• [CHALLENGE]: Every record must be written out once more, with nothing added or omitted.

↓

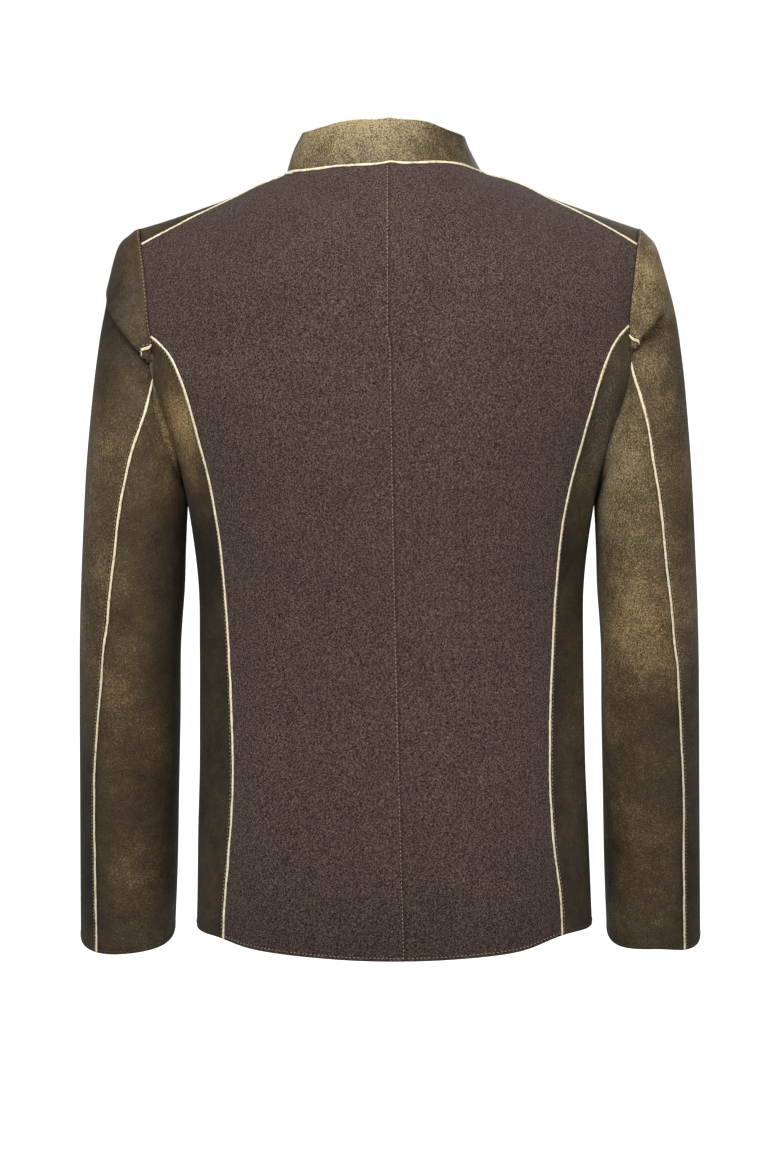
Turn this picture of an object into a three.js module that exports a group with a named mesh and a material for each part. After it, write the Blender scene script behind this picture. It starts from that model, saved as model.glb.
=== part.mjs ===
// Stand-collar leather jacket with a wool back, filled out as it is when worn.
// Millimetres, +Z up, front towards -Y, the wearer's left at +X. The origin is the middle of the
// shoulder line, level with the sides of the neck, where the wearer's shoulders hold the jacket up.
import * as THREE from "three";

// Cloth and seams
const LEATHER_WALL = 1.6;
const WOOL_WALL = 2.0;
const SEAM_GAP = 0.3;
const SLEEVE_GAP = 0.5;

// Body
const HEM_SIDE_Z = -682;
const HEM_CENTRE_Z = -690;
const CHEST_Z = -132; // the princess seams meet the armholes here
const SIDE_Y = -5; // the side line and the shoulder ridge lie on this plane
const SECTION_POWER = 2.5; // squareness of a level section
const ARMHOLE_BASE_X = 216.5; // half width between the armholes at chest level
const ARMHOLE_DROP = 130; // from chest level to the bottom of the armhole
const ARMHOLE_POWER = 2.5;
const SHOULDER_SPREAD = 0.0514; // how much wider the shoulder line is than the chest
const FRONT_SEAM_TOP_Z = -232; // the side panel's front seam meets the armhole here
const FRONT_SEAM_DEPTH = 64; // that seam's place in front of the side line, below the waist
const FRONT_OVERLAP = 18; // how far each front runs past the centre line
const UNDERLAP_DEPTH = 2.6; // how far the right front sinks to pass under the left one

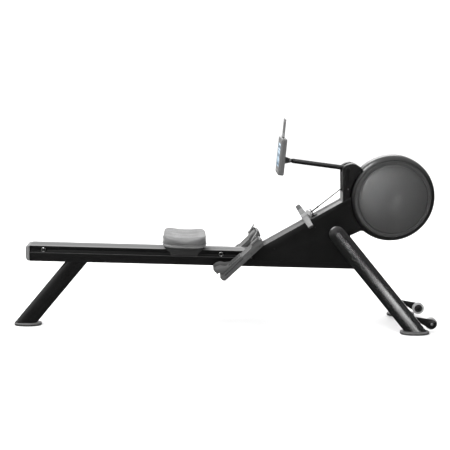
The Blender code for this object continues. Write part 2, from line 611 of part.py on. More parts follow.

↑

• [RESPONSE]:
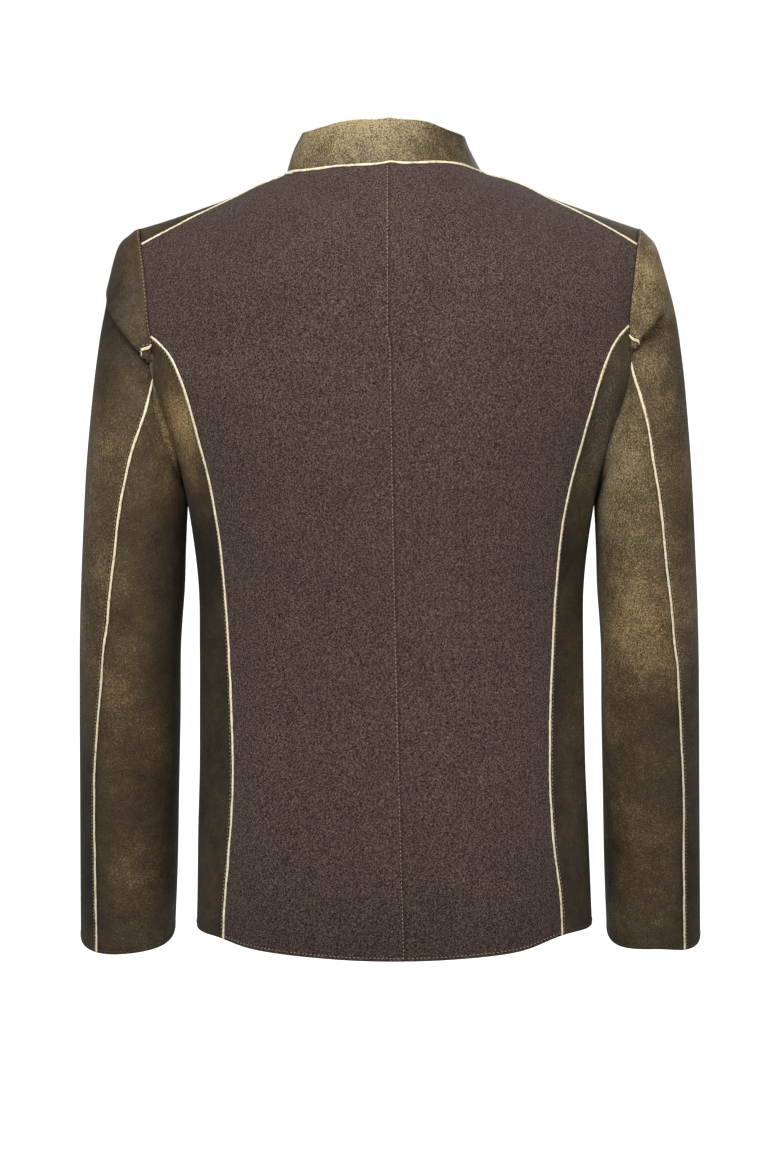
Turn this picture of an object into a three.js module that exports a group with a named mesh and a material for each part. After it, write the Blender scene script behind this picture. It starts from that model, saved as model.glb.
=== part.mjs ===
// Stand-collar leather jacket with a wool back, filled out as it is when worn.
// Millimetres, +Z up, front towards -Y, the wearer's left at +X. The origin is the middle of the
// shoulder line, level with the sides of the neck, where the wearer's shoulders hold the jacket up.
import * as THREE from "three";

// Cloth and seams
const LEATHER_WALL = 1.6;
const WOOL_WALL = 2.0;
const SEAM_GAP = 0.3;
const SLEEVE_GAP = 0.5;

// Body
const HEM_SIDE_Z = -682;
const HEM_CENTRE_Z = -690;
const CHEST_Z = -132; // the princess seams meet the armholes here
const SIDE_Y = -5; // the side line and the shoulder ridge lie on this plane
const SECTION_POWER = 2.5; // squareness of a level section
const ARMHOLE_BASE_X = 216.5; // half width between the armholes at chest level
const ARMHOLE_DROP = 130; // from chest level to the bottom of the armhole
const ARMHOLE_POWER = 2.5;
const SHOULDER_SPREAD = 0.0514; // how much wider the shoulder line is than the chest
const FRONT_SEAM_TOP_Z = -232; // the side panel's front seam meets the armhole here
const FRONT_SEAM_DEPTH = 64; // that seam's place in front of the side line, below the waist
const FRONT_OVERLAP = 18; // how far each front runs past the centre line
const UNDERLAP_DEPTH = 2.6; // how far the right front sinks to pass under the left one

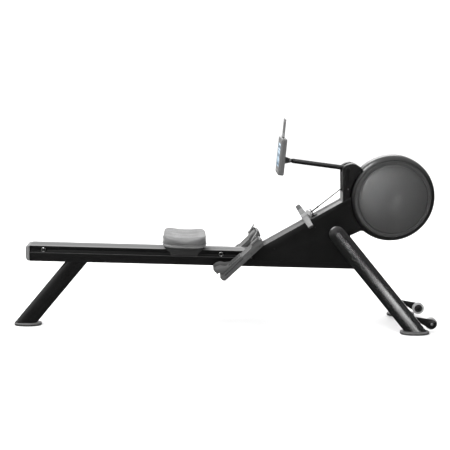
The Blender code for this object continues. Write part 2, from line 611 of part.py on. More parts follow.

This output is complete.